India profited from the dot-com bust by being "second buyers" of fiber-optic cable. The bust made the technology practically free, allowing the U.S. to connect to India. America became second buyers of Indian brain power when India could not provide jobs for its highly skilled graduates.

After the dot-com bust, companies were under tremendous pressures to cut costs by finding the most efficient, high-quality, low-price way to innovate. GE chairman Jack Welch realized the potential for outsourcing IT work to India and other companies were close behind.
Friedman makes the point that India’s fortune did not come overnight. The country has been investing in its population’s education for more than half a century. "Fortune favors the prepared mind." — Louis Pasteur

Flattener #6: Offshoring: Running with Gazelles, Eating with Lions

Main points:

Offshoring vs. outsourcing
Outsourcing: Taking some specific, but limited, function that your company was doing in-house and having another company perform that exact same function for you and then reintegrating their work back into your overall operation.

Offshoring: Company takes one of its factories and moves it to another country to produce the very same product in the very same way, only with cheaper labor, lower taxes, subsidized energy, and lower health-care costs.

China’s entry into the World Trade Organization on Dec. 11, 2001, meant that the world has had to run faster and faster to keep up (the gazelle must run faster than the fastest lion to keep from getting eaten; the lion must run as fast as the slowest gazelle to eat). Membership has also forced China’s bureaucracy to modernize.
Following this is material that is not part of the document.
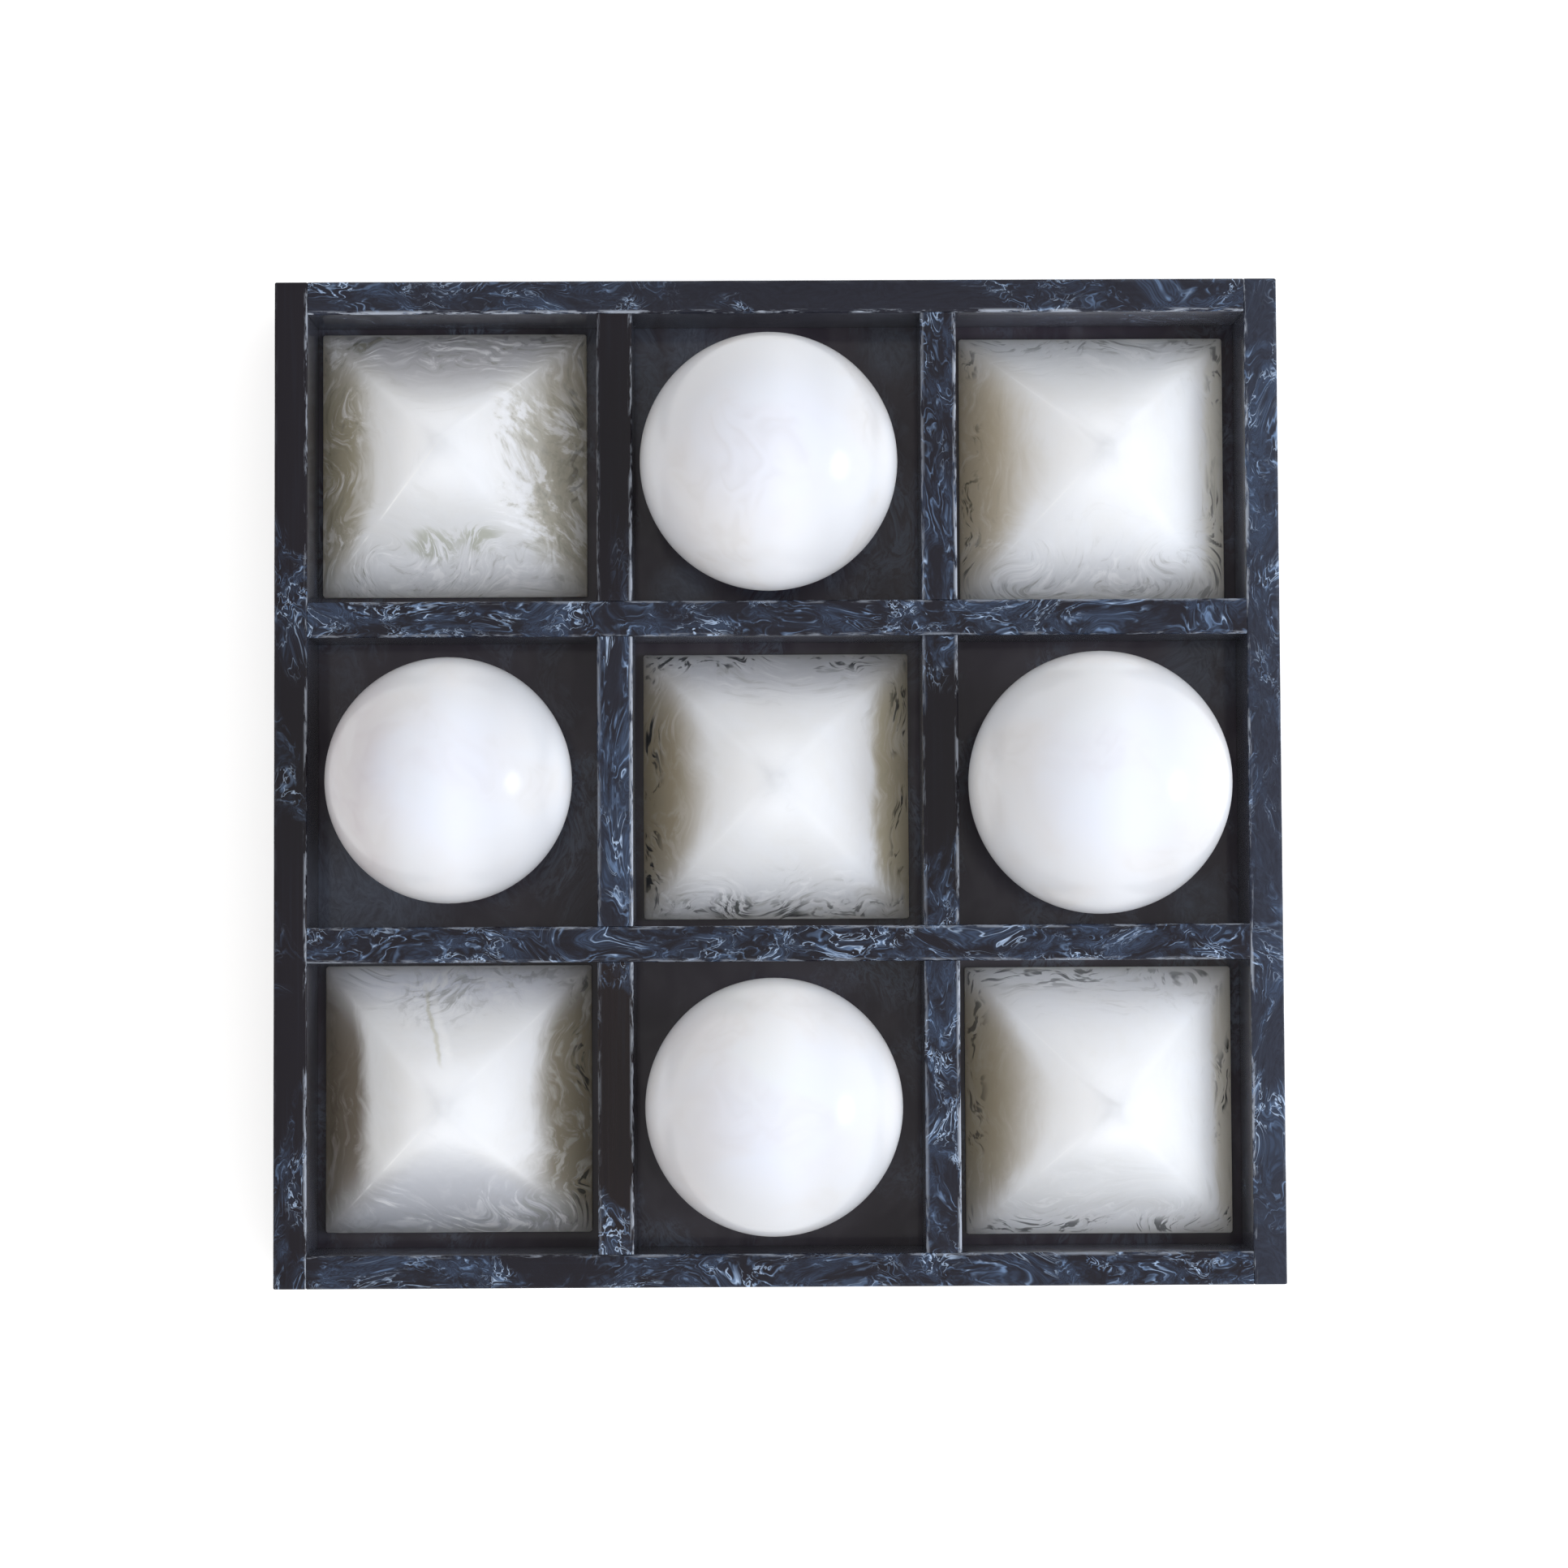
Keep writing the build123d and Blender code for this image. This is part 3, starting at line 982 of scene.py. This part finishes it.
for node, look in PYRAMIDS.items():
    lo, hi = mm_box(node)
    centre = ((lo[0] + hi[0]) / 2, (lo[1] + hi[1]) / 2)
    half = min(hi[0] - lo[0], hi[1] - lo[1]) / 2
    mesh = pyramid_mesh(node + "_cast", *centre, half, lo[2], hi[2] - lo[2], look["seed"])
    material = milky(node + "_milky", centre, half, **look)
    add_piece(node + "_cast", mesh, node, node, material)


# ---------------------------------------------------------------- balls

SEAT_RADIUS = 7.0  # flat under each ball


def ball_mesh(name, centre_x, centre_y, radius, base_z, seed):
    """A turned and polished ball with a small seat flat and a trace of out-of-roundness."""
    uneven = wobble(seed, 6, 0.004, 0.012)
    trace = 0.0012  # out-of-roundness, as a part of the radius
    count, rows = 128, 72
    drop = math.sqrt(radius * radius - SEAT_RADIUS * SEAT_RADIUS)  # ball centre over the seat
    first = math.asin(SEAT_RADIUS / radius) + 0.012
    flats = (SEAT_RADIUS * 0.35, SEAT_RADIUS * 0.7, SEAT_RADIUS - 0.35)
    profile = [(flat, -drop) for flat in flats]
    for k in range(rows):
        angle = first + (math.pi - first) * (k / rows) ** 0.98
        profile.append((radius * math.sin(angle), -radius * math.cos(angle)))
    rings = [[(centre_x, centre_y, base_z)]]
    for ring_radius, z in profile:
        ring = []
        for x, y in circle(ring_radius, count):
            size = 1.0
            if z > -drop + 1e-6:
                lift = min(1.0, (z + drop) / 6.0)
                size = 1 - trace * lift * (1 + float(uneven((x, y, z + seed))))
            ring.append((centre_x + x * size, centre_y + y * size, base_z + drop + z * size))
        rings.append(ring)
    rings.append([(centre_x, centre_y, base_z + drop + radius * (1 - trace))])
    return make_mesh(name, rings)


# node: (centre x, centre y, settings of pearl()); the balls lie a little off their cell centres
BALLS = {
    "ball_back": (-2.4, 95.2, dict(seed=301, blotch=1.6, left_shade=0.15, lean=0.02)),
    "ball_left": (-98.6, 0.0, dict(seed=313, blotch=0.8, left_shade=0.75, lean=0.05)),
    "ball_right": (96.2, -1.6, dict(seed=331, blotch=0.8, left_shade=0.0, lean=0.09)),
    "ball_front": (-1.6, -97.8, dict(seed=347, blotch=0.8, left_shade=0.25, lean=0.15)),
}

for node, (x, y, look) in BALLS.items():
    lo, hi = mm_box(node)
    height = hi[2] - lo[2]
    # from height = radius + sqrt(radius^2 - SEAT_RADIUS^2)
    radius = (height * height + SEAT_RADIUS * SEAT_RADIUS) / (2 * height)
    mesh = ball_mesh(node + "_turned", x, y, radius, lo[2], look["seed"])
    material = pearl(node + "_pearl", (x, y, lo[2] + radius), radius=radius, **look)
    add_piece(node + "_turned", mesh, node, node, material)


# ---------------------------------------------------------------- feet


def foot_mesh(name, centre_x, centre_y, radius, base_z, height):
    """A bumper pad: flat on both faces, with a softened rolling edge below."""
    roll = 1.2
    flat = radius - 1.9
    profile = [(2.4, 0.0), (4.4, 0.0), (flat, 0.0)]
    for k in range(1, 7):
        angle = QUARTER * k / 6
        profile.append((flat + roll * math.sin(angle), roll - roll * math.cos(angle)))
    profile += [
        (radius - 0.35, height - 0.3),
        (radius - 0.12, height - 0.12),
        (radius - 0.1, height),
    ]
    rings = [[(centre_x, centre_y, base_z)]]
    for ring_radius, z in profile:
        ring = circle(ring_radius, 64)
        rings.append([(centre_x + x, centre_y + y, base_z + z) for x, y in ring])
    rings.append([(centre_x, centre_y, base_z + height)])
    return make_mesh(name, rings)


rubber = silicone("frosted_silicone")
for corner in ("back_left", "back_right", "front_left", "front_right"):
    node = "bumper_foot_" + corner
    lo, hi = mm_box(node)
    centre = ((lo[0] + hi[0]) / 2, (lo[1] + hi[1]) / 2)
    mesh = foot_mesh(node + "_pad", *centre, (hi[0] - lo[0]) / 2, lo[2], hi[2] - lo[2])
    add_piece(node + "_pad", mesh, "tray", node, rubber)


# ---------------------------------------------------------------- stage, in metres


def studio_floor(half):
    """A pale square floor that glows a little to the camera only."""
    graph = material_graph("studio_floor")
    mottle = graph.coords().noise(scale=0.004, detail=2.0)
    colour = mix(mottle, (0.90, 0.90, 0.895), (0.93, 0.93, 0.93))
    glow = graph.wire("LightPath", output="Is Camera Ray") * 0.50
    graph.surface(Base_Color=colour, Roughness=0.75, Specular_IOR_Level=0.25,
                  Emission_Color=(1.0, 1.0, 1.0), Emission_Strength=glow)
    mesh = bpy.data.meshes.new("floor")
    mesh.from_pydata([(sx * half, sy * half, 0) for sx, sy in CORNERS], [], [(0, 1, 2, 3)])
    mesh.materials.append(graph.owner)
    floor = bpy.data.objects.new("floor", mesh)
    bpy.context.scene.collection.objects.link(floor)
    floor.location.z = -0.0002
    floor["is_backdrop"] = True


def studio_world():
    """A near-white sky, dimmer overhead and brighter front right; even white to the camera."""
    world = bpy.data.worlds.new("studio")
    bpy.context.scene.world = world
    graph = Graph(world, "World")
    direction = graph.wire("TexCoord", output="Generated")
    _, _, up = direction.split()
    level = up.smooth(0.55, 0.90, low=0.92, high=0.66)
    tilt = direction.vector("DOT_PRODUCT", (0.26, -0.26, 0.0), output="Value")
    sky = level * (tilt + 1.0)
    seen = graph.wire("LightPath", output="Is Camera Ray")
    strength = graph.wire("Mix", {0: seen, 2: sky, 3: 1.0}, data_type="FLOAT")
    inputs = {"Color": (1.0, 0.99, 0.985), "Strength": strength}
    background = graph.node("Background", inputs)
    graph.tree.links.new(background.outputs[0], graph.output.inputs[0])


def area_light(name, azimuth, elevation, distance, size_x, size_y, power, colour):
    """An elliptical light aimed at the tray.

    It lies azimuth degrees round from +X (towards +Y) and elevation degrees up."""
    light = bpy.data.lights.new(name, "AREA")
    light.shape = "ELLIPSE"
    light.size, light.size_y = size_x, size_y
    light.energy = power
    light.color = colour
    lamp = bpy.data.objects.new(name, light)
    bpy.context.scene.collection.objects.link(lamp)
    turn, rise = math.radians(azimuth), math.radians(elevation)
    lamp.location = place = (
        distance * math.cos(turn) * math.cos(rise),
        distance * math.sin(turn) * math.cos(rise),
        distance * math.sin(rise),
    )
    aim = Vector((0, 0, 0.04)) - Vector(place)
    lamp.rotation_euler = aim.to_track_quat("-Z", "Y").to_euler()
    return lamp


studio_floor(half=9.0)
studio_world()

# the key is left out of reflections, so the small window light makes the only distinct highlight
key = area_light("key", azimuth=-9.0, elevation=41.0, distance=2.3, size_x=1.7, size_y=1.6,
                 power=23.0, colour=(0.79, 0.87, 1.0))
key.visible_glossy = False
area_light("glint", azimuth=-4.0, elevation=25.0, distance=2.2, size_x=0.75, size_y=0.62,
           power=5.4, colour=(0.9, 0.95, 1.0))

# the camera looks almost straight down
lens = bpy.data.cameras.new("camera")
lens.sensor_fit = "HORIZONTAL"
lens.sensor_width = 36.0  # mm
lens.lens = 76.02484472  # mm
lens.clip_start, lens.clip_end = 0.05, 60.0
camera = bpy.data.objects.new("camera", lens)
bpy.context.scene.collection.objects.link(camera)
camera.location = (-0.00157, -0.04452, 1.03894)
camera.rotation_mode = "XYZ"
camera.rotation_euler = [math.radians(angle) for angle in (2.484, -0.182, -0.281)]
bpy.context.scene.camera = camera

bpy.context.scene.view_settings.view_transform = "Standard"
bpy.context.scene.view_settings.look = "None"

lo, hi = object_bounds()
China will continue to become flatter — political or economic upheaval could disrupt this process.

Competitive flattening: Companies scramble to see who can give companies the best tax breaks, etc. to encourage offshoring in their country (Malaysia, Thailand, Ireland, Mexico, Brazil, Vietnam).

American companies will need new business models to compete.

Between 1995 and 2002, productivity increased 17 percent annually in China. China is also losing manufacturing jobs as productivity accelerates, and gaining them in services, much like what has been happening in the U.S.

The U.S. should not use protectionist policies, which will only cause economic and geopolitical chaos in this interlinked global economy. Rather, Friedman says, America must adjust, but it can be as prosperous as ever.